Why Redding excelled in so many situations had a great deal to do with both his connectedness to his roots and his cultural confidence. Here was a man who had studied closely the lessons of the South, and recognized that these cultural lessons had universal value and appeal. Covering Clarksdale-born Sam Cooke or rockers like the Rolling Stones was something he embraced, because he recognized that these pop icons had found sustenance from the same fertile soil which nurtured him.
The confidence Redding displayed on Otis Blue and its predecessors, The Soul Album and Otis Redding’s Dictionary of Soul is the type of boldness and audacity one finds in the work of Southern-rooted artists/thinkers (contemporary examples that immediately come to mind are singers Cassandra Wilson, Cee-lo Green, and Tim’m West, as well as music critic Kandia Crazy Horse)—who ignore conventional notions about racial, regional, and artistic boundaries.

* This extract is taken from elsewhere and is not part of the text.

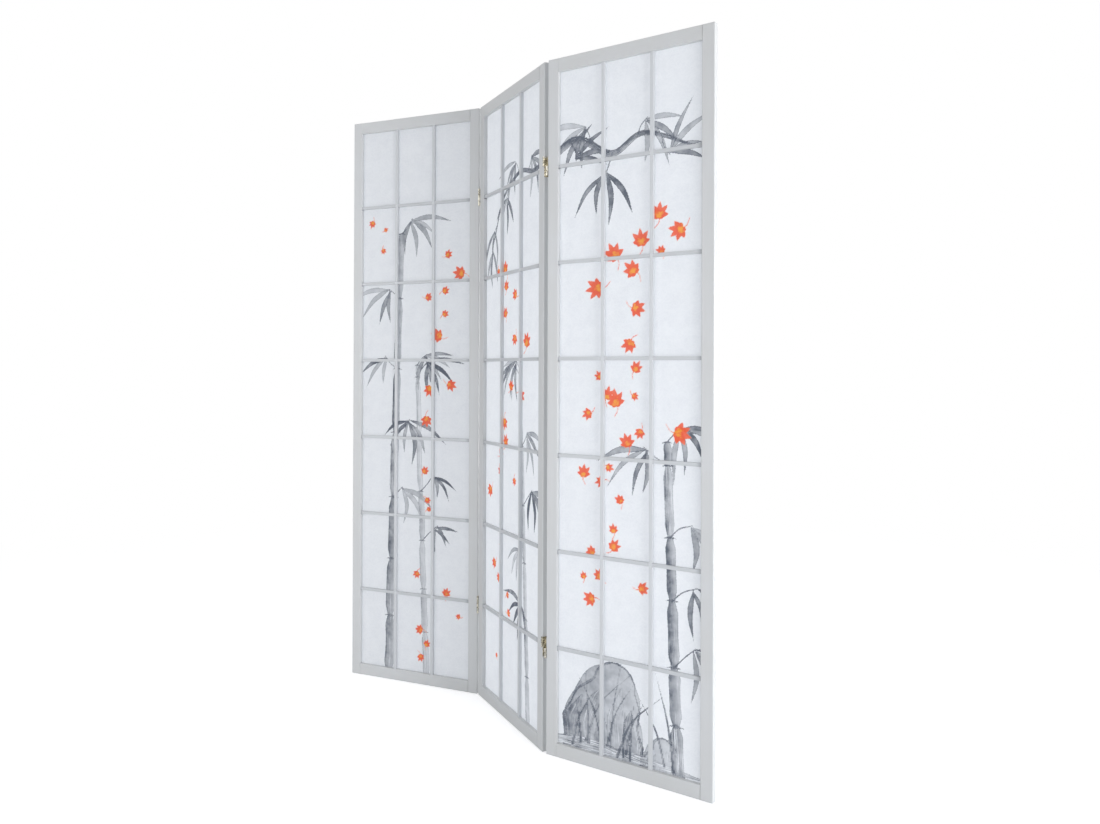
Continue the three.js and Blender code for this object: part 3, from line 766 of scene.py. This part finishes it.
def fibre_paper(name):
    material, tree = new_material(name)

    def maths(operation, *values, clamp=False):
        return add_node(tree, "ShaderNodeMath", dict(enumerate(values)), operation=operation,
                        use_clamp=clamp).outputs["Value"]

    def ranged(value, low, high, to_low=0.0, to_high=1.0, smooth=True):
        return add_node(tree, "ShaderNodeMapRange", {
            "Value": value, "From Min": low, "From Max": high, "To Min": to_low, "To Max": to_high},
            interpolation_type="SMOOTHSTEP" if smooth else "LINEAR").outputs["Result"]

    def noise(vector, size, detail=2.0, shift=0.0):
        moved = add_node(tree, "ShaderNodeVectorMath", {0: vector, 1: (shift, shift, shift)})
        return add_node(tree, "ShaderNodeTexNoise", {
            "Vector": moved.outputs["Vector"], "Scale": 1 / size, "Detail": detail}).outputs["Fac"]

    def mixed(factor, first, second):
        return add_node(tree, "ShaderNodeMix", {"Factor": factor, "A": first, "B": second},
                        data_type="RGBA").outputs["Result"]

    def painted(name, output="Fac"):
        return add_node(tree, "ShaderNodeAttribute", attribute_name=name).outputs[output]

    unwrapped = add_node(tree, "ShaderNodeUVMap", uv_map="sheet").outputs["UV"]
    mm = add_node(tree, "ShaderNodeMapping", {
        "Vector": unwrapped, "Scale": (SHEET_WIDTH / MM, SHEET_HEIGHT / MM, 1.0)}).outputs["Vector"]

    threads = None
    for size, shift in ((FIBRE_CURL, 0.0), (FIBRE_CURL * 0.7, 57.0), (FIBRE_CURL * 1.6, 131.0)):
        level = noise(mm, size, 1.0, shift)
        distance = maths("ABSOLUTE", maths("SUBTRACT", level, 0.5))
        thread = ranged(distance, FIBRE_BAND, 0.0)
        threads = thread if threads is None else maths("MAXIMUM", threads, thread)
    cloud = noise(mm, CLOUD_SIZE, 3.0)
    tooth = noise(mm, TOOTH_SIZE, 2.0)

    body = mixed(ranged(cloud, 0.35, 0.65, 0.0, 0.6, False), linear(PAPER_WHITE), linear(PAPER_SHADE))
    body = mixed(maths("MULTIPLY", threads, 0.30), body, linear(FIBRE_WHITE))

    ink, tone, dry = painted("ink_depth"), painted("ink_tone"), painted("ink_dryness")
    ragged = maths("ADD", ink, ranged(noise(mm, 2.2, 3.0), 0.3, 0.7, -1.1, 1.1, False))
    shape = ranged(ragged, -0.5, 0.7)
    bristles = add_node(tree, "ShaderNodeMapping", {
        "Vector": painted("brush_place", "Vector"),
        "Scale": (1 / BRISTLE_LENGTH, 1 / BRISTLE_PITCH, 1.0)}).outputs["Vector"]
    streak = noise(bristles, 1.0, 3.0)
    skipped = maths("ADD", maths("MULTIPLY", streak, 0.7), maths("MULTIPLY", tooth, 0.3))
    threshold = maths("MULTIPLY", dry, 0.62)
    covered = ranged(maths("SUBTRACT", skipped, threshold), -0.03, 0.12)
    pooled = ranged(ink, 2.6, 0.2, 0.0, 0.30)
    wash = maths("MULTIPLY", tone, ranged(noise(mm, 22.0, 3.0, 9.0), 0.3, 0.7, 0.72, 1.22, False))
    strength = maths("MULTIPLY", maths("MULTIPLY", shape, covered), maths("ADD", wash, pooled), clamp=True)
    body = mixed(maths("MULTIPLY", strength, 0.92), body, linear(INK))

    leaf, heart = painted("leaf_depth"), painted("leaf_heart")
    wet = maths("ADD", leaf, ranged(noise(mm, 1.8, 2.0, 5.0), 0.3, 0.7, -0.8, 0.8, False))
    bleed = ranged(wet, -2.6, 0.2, 0.0, 0.28)
    body = mixed(bleed, body, linear(LEAF_BLEED))
    ramp = add_node(tree, "ShaderNodeValToRGB", {"Fac": maths(
        "ADD", heart, ranged(noise(mm, 7.0, 2.0, 3.0), 0.3, 0.7, -0.18, 0.18, False))})
    stops = ramp.color_ramp.elements
    stops[0].position, stops[0].color = 0.06, linear(LEAF_HEART)
    stops[1].position, stops[1].color = 1.0, linear(LEAF_TIP)
    middle_stop = stops.new(0.34)
    middle_stop.color = linear(LEAF_RED)
    body = mixed(maths("MULTIPLY", ranged(wet, -0.3, 0.5), 0.93), body, ramp.outputs["Color"])

    felt = maths("ADD", maths("MULTIPLY", threads, 0.6), maths("MULTIPLY", tooth, 0.4))
    bump = add_node(tree, "ShaderNodeBump", {
        "Height": felt, "Strength": 0.4, "Distance": 0.06 * MM}).outputs["Normal"]
    face = add_node(tree, "ShaderNodeBsdfPrincipled", {
        "Base Color": body, "Roughness": 0.88, "IOR": 1.45, "Specular IOR Level": 0.15, "Normal": bump})
    through = add_node(tree, "ShaderNodeBsdfTranslucent", {"Color": body, "Normal": bump})
    surface = add_node(tree, "ShaderNodeMixShader", {
        0: PASSED_LIGHT, 1: face.outputs["BSDF"], 2: through.outputs["BSDF"]})
    add_node(tree, "ShaderNodeOutputMaterial", {"Surface": surface.outputs["Shader"]})
    return material


paper_material = fibre_paper("printed_fibre_paper")
print("the paper's material has", len(paper_material.node_tree.nodes), "nodes")

# %% [markdown]
# ## The sheets
# Each sheet is stretched flat in the groove of its frame, 389 mm wide and 1691 mm high. A grid is
# the natural start for a sheet. It is fine enough for the brushwork, it stands where the solid
# paper is, and it bows back by a fifth of a millimetre with a slight ripple from bar to bar, as
# paper does that has slackened a little since it was stretched.

# %% Make the sheets
SLACK = 0.18 * MM
RIPPLE = 0.25
PANE_ROWS = 7


def store(mesh, name, values):
    """Keep one value, or one vector, for each point of a mesh."""
    kind, field = ("FLOAT_VECTOR", "vector") if values.ndim == 2 else ("FLOAT", "value")
    layer = mesh.attributes.new(name, kind, "POINT")
    layer.data.foreach_set(field, np.ascontiguousarray(values, dtype=np.float32).ravel())


def make_sheet(panel):
    columns = round(SHEET_WIDTH / MM / CANVAS_STEP)
    rows = round(SHEET_HEIGHT / MM / CANVAS_STEP)
    bm = bmesh.new()
    bm.loops.layers.uv.new("sheet")
    bmesh.ops.create_grid(bm, x_segments=columns, y_segments=rows, size=0.5, calc_uvs=True)
    bmesh.ops.scale(bm, vec=(SHEET_WIDTH, SHEET_HEIGHT, 1), verts=bm.verts)
    bmesh.ops.rotate(bm, matrix=Matrix.Rotation(math.radians(90), 3, "X"), verts=bm.verts)
    sheet = object_from(bm, f"{panel}_printed_sheet")
    mesh = sheet.data
    points = mesh_points(mesh)

    from_edge = (points[:, 0] + HALF_WIDTH) / MM
    from_floor = (points[:, 2] + MIDDLE_HEIGHT) / MM
    canvas = Canvas(np.stack([from_edge, from_floor], axis=1))
    PAINTERS[panel](canvas)
    for name, values in (("ink_depth", canvas.ink), ("ink_tone", canvas.tone), ("ink_dryness", canvas.dry),
                         ("brush_place", canvas.brush), ("leaf_depth", canvas.leaf),
                         ("leaf_heart", canvas.heart)):
        store(mesh, name, values)

    across = np.cos(np.pi * points[:, 0] / SHEET_WIDTH)
    bow = (across * np.cos(np.pi * points[:, 2] / SHEET_HEIGHT)
           + RIPPLE * np.sin(np.pi * PANE_ROWS * points[:, 2] / SHEET_HEIGHT) * across)
    points[:, 1] = SLACK * bow
    mesh.vertices.foreach_set("co", points.ravel())
    mesh.transform(AXES[panel])
    mesh.materials.append(paper_material)
    mesh.shade_smooth()
    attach(sheet, f"{panel}_panel")
    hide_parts(f"{panel}_paper")
    print(sheet.name, len(mesh.vertices), "points,", int((canvas.ink > 0).sum()), "in ink,",
          int((canvas.leaf > 0).sum()), "in leaves")


random.seed(5)
for panel in PANELS:
    make_sheet(panel)

# %% [markdown]
# ## The studio
# A plain pale floor, a white background, and soft light. Most of it is the light of a pale room,
# which is brighter overhead than at its walls. A large soft lamp on the right rakes along the
# panels, so the right side of every bar is bright and each stile shades the paper beside it.
# Three lamps behind make the paper glow, the third of them low down. Two weak ones stand at the
# front: a warm one at mid height for the middle panel, which turns away from the raking lamp, and
# a cool one near the floor for the feet of the panels.
#
# The room looks white to the camera and in the brass. Light that seeps through the paper is a
# transmission ray as well as a diffuse one, and it gets the room's own light, not that white.
# The floor fades to white at a distance, for the camera alone, and keeps the screen's shadow.

# %% Floor, room and lamps
FLOOR_SIZE = 24.0
FADE_START, FADE_END = 1.4, 3.6  # metres from the middle of the screen
FLOOR_LIFT = 0.46  # added for the camera alone, so that the pale floor looks white
WHITE = "#FFFFFF"
WALL_LIGHT, CEILING_LIGHT = 0.33, 0.76
# Each lamp: its place, the height that it looks at in the middle, its size, its watts, its colour.
LAMPS = {
    "lamp_raking": ((6.6, -1.3, 1.0), 0.8, 1.9, 190, "#FDFDFF"),
    "lamp_behind_right": ((3.94, 3.08, 0.8), 0.8, 2.0, 56, "#FAFBFD"),
    "lamp_behind": ((0, 5, 0.8), 0.8, 2.0, 46, "#FAFBFD"),
    "lamp_behind_low": ((2.6, 1.4, 0.3), 0.5, 1.6, 36, "#F4F8FF"),
    "lamp_fill_left": ((-0.8, -2.8, 0.95), 0.5, 1.6, 14, "#FFFBF5"),
    "lamp_fill_low": ((0.6, -3.0, 0.25), 0.2, 1.6, 20, "#E8F0FF"),
}


def make_floor():
    bm = bmesh.new()
    bmesh.ops.create_grid(bm, x_segments=1, y_segments=1, size=FLOOR_SIZE / 2)
    floor = object_from(bm, "studio_floor")
    material, tree = new_material("pale_floor")
    seen = add_node(tree, "ShaderNodeLightPath").outputs["Is Camera Ray"]
    place = add_node(tree, "ShaderNodeTexCoord").outputs["Object"]
    reach = add_node(tree, "ShaderNodeVectorMath", {0: place}, operation="LENGTH").outputs["Value"]
    fade = add_node(tree, "ShaderNodeMapRange", {
        "Value": reach, "From Min": FADE_START, "From Max": FADE_END}, interpolation_type="SMOOTHSTEP")
    faded = add_node(tree, "ShaderNodeMath", {0: seen, 1: fade.outputs["Result"]}, operation="MULTIPLY")
    lifted = add_node(tree, "ShaderNodeMath", {0: seen, 1: FLOOR_LIFT}, operation="MULTIPLY")
    matt = add_node(tree, "ShaderNodeBsdfDiffuse", {"Color": linear("#EDEDED")})
    lift = add_node(tree, "ShaderNodeEmission", {
        "Color": linear(WHITE), "Strength": lifted.outputs["Value"]})
    near = add_node(tree, "ShaderNodeAddShader", {0: matt.outputs["BSDF"], 1: lift.outputs["Emission"]})
    far = add_node(tree, "ShaderNodeEmission", {"Color": linear(WHITE), "Strength": 1.0})
    both = add_node(tree, "ShaderNodeMixShader", {
        0: faded.outputs["Value"], 1: near.outputs["Shader"], 2: far.outputs["Emission"]})
    add_node(tree, "ShaderNodeOutputMaterial", {"Surface": both.outputs["Shader"]})
    floor.data.materials.append(material)


def make_room(colour):
    """A room whose light grows from that of its walls to that of the ceiling straight above."""
    world = bpy.data.worlds.new("studio_room")
    bpy.context.scene.world = world
    world.use_nodes = True
    tree = world.node_tree
    tree.nodes.clear()
    rays = add_node(tree, "ShaderNodeLightPath").outputs
    mirrored = add_node(tree, "ShaderNodeMath", {0: rays["Is Camera Ray"], 1: rays["Is Glossy Ray"]},
                        operation="MAXIMUM").outputs["Value"]
    clear = add_node(tree, "ShaderNodeMath", {0: rays["Is Transmission Ray"], 1: rays["Is Diffuse Ray"]},
                     operation="SUBTRACT", use_clamp=True).outputs["Value"]
    direct = add_node(tree, "ShaderNodeMath", {0: mirrored, 1: clear},
                      operation="MAXIMUM").outputs["Value"]
    way = add_node(tree, "ShaderNodeTexCoord").outputs["Generated"]
    height = add_node(tree, "ShaderNodeSeparateXYZ", {"Vector": way}).outputs["Z"]
    strength = add_node(tree, "ShaderNodeMapRange", {
        "Value": height, "To Min": WALL_LIGHT, "To Max": CEILING_LIGHT}).outputs["Result"]
    light = add_node(tree, "ShaderNodeBackground", {"Color": linear(colour), "Strength": strength})
    white = add_node(tree, "ShaderNodeBackground", {"Color": linear(WHITE), "Strength": 1.0})
    both = add_node(tree, "ShaderNodeMixShader", {
        0: direct, 1: light.outputs["Background"], 2: white.outputs["Background"]})
    add_node(tree, "ShaderNodeOutputWorld", {"Surface": both.outputs["Shader"]})


def soft_lamp(name, place, aim_height, size, power, colour):
    lamp = bpy.data.objects.new(name, bpy.data.lights.new(name, "AREA"))
    bpy.context.collection.objects.link(lamp)
    lamp.data.shape = "SQUARE"
    lamp.data.size = size
    lamp.data.energy = power
    lamp.data.color = linear(colour)[:3]
    lamp.visible_camera = False
    lamp.location = place
    aim = Vector((0, 0, aim_height)) - Vector(place)
    lamp.rotation_euler = aim.to_track_quat("-Z", "Y").to_euler()


make_floor()
make_room("#F8F9FC")
for name, settings in LAMPS.items():
    soft_lamp(name, *settings)
print("lamps:", len(LAMPS), "with", sum(settings[3] for settings in LAMPS.values()), "W in all")

# %% [markdown]
# ## Finish
# The view transform stays plain, so that colours look as written.

# %% Finish
bpy.context.scene.view_settings.view_transform = "Standard"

A strong sense of who he was as a person also enabled Redding to masterfully play the role of Mr. Pitiful. Quite apparent upon listening to Otis Blue is Redding’s willingness to articulate pain and vulnerability. His sensitivity is not geared solely toward the fulfillment of his personal needs; instead his plaintive cries have a more pedagogical function. Tune in to his moving rendition of William Bell’s “You Don’t Miss Your Water”, and you hear a man shedding light on the painful consequences of infidelity and neglect. What makes Redding so compelling on this and other songs is that he seems genuinely committed to bringing about greater human understanding and harmony.
Something was extremely special about Redding, and his uniqueness found perfect articulation in Otis Blue.
Was this his best recording? Not in my opinion. Surely many will disagree, but for me, that honor goes to Otis Redding’s Dictionary of Soul. However, why others consistently choose Otis Blue as their favorite is no mystery to me: it gave the world one of the most important songs (“Respect”) of any era, featured one of the most amazing soul performances (“I’ve Been Loving You Too Long”) in music history, and provided a blueprint followed by later soul singers.